Eu sei que ele dirige colado no carro da frente e que gosta de reclamar, implicar, xingar e seu temperamento forte e explosivo faz ele brigar por tudo, e na mesma hora se arrepende, e arruma uma maneira de se desculpar.

Eu sei que quando ele me dar carona, vai falando daqui até o destino, de como conduzir tudo de uma forma mais sábia. Também sei que toda vez que eu sair tenho que passar antes no quarto dele para fiscalizar a minha roupa, porque filha sua não sai de casa com roupa indecente. Que ele tem ciúme quando minha mãe vai trabalhar toda arrumada e perfumada.

Eu sei que o maior sonho dele é ter um filho homem. E ele torceu para que eu nascesse um menino, para ele poder chamá-lo do mesmo nome. Mas eu sei que, quando eu nasci, ele sorriu mesmo assim.

Eu sei que ele gosta de whisky com água de coco, ou só com gelo, tanto faz, ele gosta mesmo é de whisky. Que bebe cerveja também, quando está fazendo muito calor. Gosta da sua casa, de estar entre amigos, na gaiatice, paquerando até minhas amigas.

Sei que ele não se importa com roupas de marca cara, mas o perfume tem que ser o que ele gosta, independente de quanto custar. Eu sei que ele é apaixonado por carro, mas não hesitou em vender e ficar sem carro por um tempo, para poder comprar a nossa casa. Sei que ele trabalha numa empresa de engenharia, que nunca se formou, mas entende muito mais do que qualquer engenheiro formado.

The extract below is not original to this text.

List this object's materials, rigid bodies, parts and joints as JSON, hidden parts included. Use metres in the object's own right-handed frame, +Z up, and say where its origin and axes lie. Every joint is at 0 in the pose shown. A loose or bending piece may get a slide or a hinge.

Eu sei que ele já bateu o carro porque se distraiu olhando uma mulher gostosa desfilando na orla. Eu sei que é torcedor do Bahia doente, e eu torcedora do Vitória só pra contrariar, mas nunca deixou de me amar por conta disso. Eu sei que ele escuta música enquanto molha as plantas no jardim. E escova o pêlo dos cachorros com o maior cuidado.

Eu sei que ele gosta de deitar sem camisa, só de samba-canção e, que, dobra o braço direito e coloca atrás da nuca enquanto o esquerdo repousa sobre a barriga. Eu sei que ele, assim como eu, tem dificuldade em demonstrar o que senti. E só dizia eu te amo quando eu insistia muito. Mas eu sei que, mesmo em silêncio ele me ama muito mais. E eu ainda sei muito mais coisas dele, que se continuar escrevendo daria um livro, então irei dizer uma última coisa.

Sei que ele já faleceu, mas falo no presente porque ele é mais que presente, dentro de mim ele é vivo. Deve ser por isso que eu retorno sempre para o lado esquerdo da cama dele, deito e sinto a alma dando sinais explícito de amor verdadeiro. Retorno para a minha cama onde deito sempre do lado direito e deixo o esquerdo vazio.

* Pra ficar ainda melhor escute a canção “Penso em Ti”.